Total average localization RMSE error: 0.193 meters

In our experiments, the localization achieves sub-meter accuracy. This is a highly desirable outcome given the challenging NLOS indoor environment, where the underlying range resolution is about 15 meters and the boresight angle resolution is 14 degrees. These results demonstrate that the proposed deep learning approach significantly outperforms the limitations imposed by the physical signal resolutions.

The model's robustness to multipath and blockage is primarily attributed to the spatial diversity provided by multiple anchors. This setup with widely separated antennas also creates a large virtual aperture, enhancing the effective resolution. By processing multi-view information from different anchors, the deep learning model learns to exploit the underlying room geometry and infer the target's position with high accuracy, even under severe NLOS conditions.

Conclusion

This example demonstrates a comprehensive workflow for simulating and solving challenging indoor NLOS localization problems using fingerprinting and deep learning.

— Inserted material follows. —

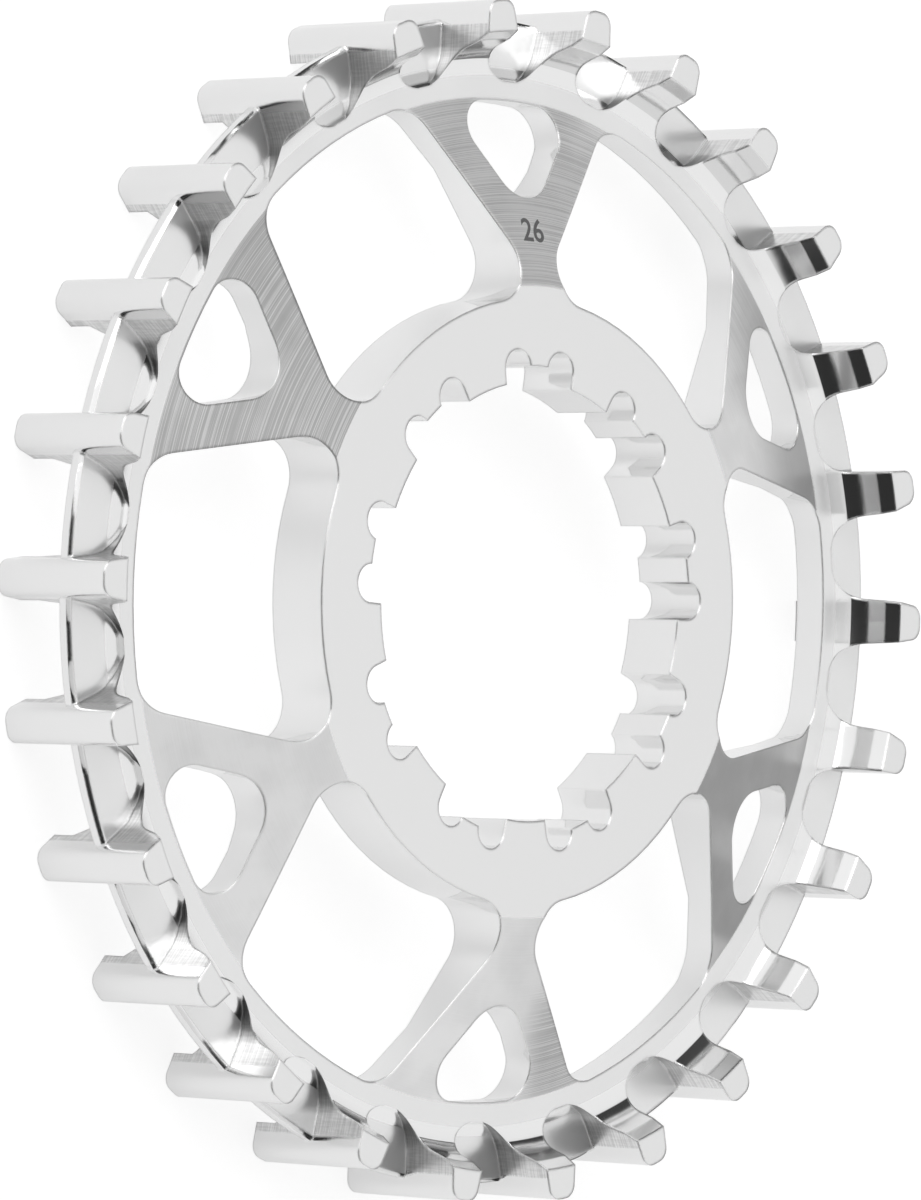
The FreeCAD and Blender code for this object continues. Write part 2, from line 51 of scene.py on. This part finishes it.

By following this example, you can:

The workflow used in this example is adaptable and can be scaled to larger environments, different antenna configurations, and more complex channel conditions.

Reference

[1] Roshan Ayyalasomayajula, Aditya Arun, Chenfeng Wu, Sanatan Sharma, Abhishek Rajkumar Sethi, Deepak Vasisht, and Dinesh Bharadia. "Deep Learning based Wireless Localization for Indoor Navigation." In Proceedings of the 26th Annual International Conference on Mobile Computing and Networking, pp. 1-14. 2020.

[2] C. Wu et al., "Learning to Localize: A 3D CNN Approach to User Positioning in Massive MIMO-OFDM Systems," in IEEE Transactions on Wireless Communications, vol. 20, no. 7, pp. 4556-4570, July 2021.

[3] L. Italiano, B. Camajori Tedeschini, M. Brambilla, H. Huang, M. Nicoli and H. Wymeersch, "A Tutorial on 5G Positioning," in IEEE Communications Surveys & Tutorials, vol. 27, no. 3, pp. 1488-1535, June 2025.